Em 1998, Neusa dos Santos Nascimento e Gisele Ana Ferreira Gomes foram impedidas de concorrer a uma vaga na empresa NIPOMED por serem negras. No mesmo dia, uma candidata branca, com igual qualificação, foi contratada para a mesma função. Após denúncia, um processo criminal foi instaurado contra o recrutador, mas enfrentou sucessivas barreiras:

  • 1999: Absolvição por “falta de provas”;
  • 2004: Condenação do acusado a dois anos de prisão;
  • 2005: Declaração de prescrição da pena;
  • 2009: Absolvição final pelo Tribunal de Justiça de São Paulo.

A Corte IDH condenou o Brasil por falha na devida diligência na investigação e julgamento, evidenciando a reprodução do racismo institucional pelo sistema de justiça.

O mesmo ocorreu no caso Simone André Diniz vs. Brasil, analisado pela Comissão Interamericana de Direitos Humanos (CIDH) em 2006. Simone foi impedida de concorrer a uma vaga de emprego doméstico porque a empregadora só aceitava candidatas brancas. Apesar das provas, a justiça brasileira arquivou o caso. A CIDH considerou o Brasil internacionalmente responsável por omissão na repressão da discriminação racial, estabelecendo um precedente que se repetiria na Corte IDH no caso das pesquisadoras.

Racismo estrutural, colonialidade e eurocentrismo: a base do problema

O racismo estrutural não se resume a atos isolados de preconceito, mas se manifesta nas instituições, no mercado de trabalho e no sistema de justiça. No Brasil, a colonialidade do poder explica como as hierarquias raciais implantadas no período colonial permanecem na sociedade contemporânea, marginalizando a população negra e dificultando seu acesso à justiça.

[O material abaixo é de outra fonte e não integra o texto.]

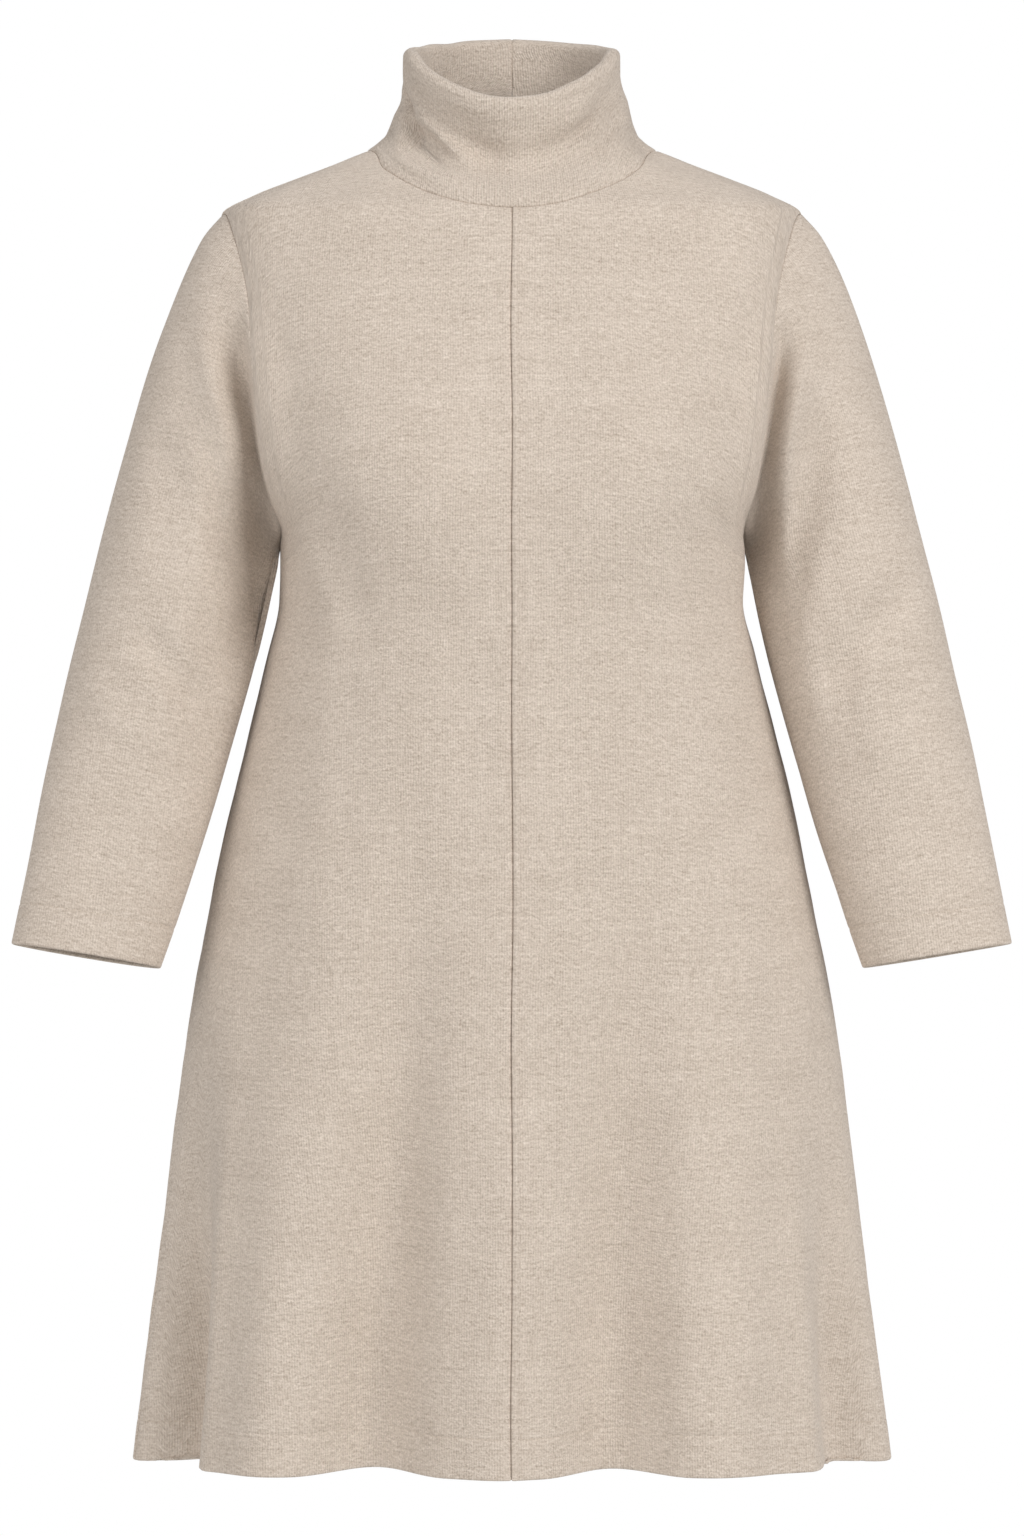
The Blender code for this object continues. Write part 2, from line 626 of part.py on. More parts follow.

Desde a abolição da escravidão, o Brasil não adotou políticas reparatórias, mantendo uma estratificação social onde pessoas brancas concentram poder e privilégios, enquanto negros enfrentam barreiras institucionais e sociais. A decisão da Corte IDH confirma essa realidade ao demonstrar que a omissão do Ministério Público e do Judiciário reforça a impunidade da discriminação racial.

Evolução da lei brasileira e avanços recentes

O Brasil demorou a criminalizar o racismo de forma eficaz. A Constituição de 1988 foi um marco ao estabelecer a imprescritibilidade do crime de racismo (art. 5º, XLII), posteriormente regulamentada pela Lei nº 7.716/1989. No entanto, a legislação brasileira tratava a injúria racial de forma bastante branda (com pena privativa de liberdade que ia de 1 a 3 anos) e processada mediante ação penal pública condicionada a representação.

Isso mudou com a Lei nº 14.532/2023, que equiparou a injúria racial ao crime de racismo. Esse avanço legislativo é essencial para enfrentar a impunidade, mas, como demonstram os casos analisados, a aplicação da lei pelo sistema judicial ainda é um grande desafio.

Consequências e reflexões sobre o sistema de justiça

A 16ª condenação do Brasil pela Corte IDH reforça o alerta sobre a incapacidade do sistema de justiça em combater o racismo. A falta de diligência investigativa, a prescrição indevida e a revitimização fazem parte de um padrão de omissão estatal.

Para enfrentar esse problema, a Corte IDH determinou que o Brasil:

  • Reconheça publicamente sua responsabilidade internacional;
  • Aprimore protocolos de investigação e julgamento de crimes raciais;
  • Inclua conteúdos sobre discriminação racial na formação de magistrados e promotores.

A decisão da Corte reforça que o racismo não é um problema individual, mas estrutural e institucionalizado, exigindo mudanças profundas na justiça e na sociedade brasileira. Enquanto a discriminação racial for normalizada e a impunidade persistir, casos como esses continuarão a ocorrer.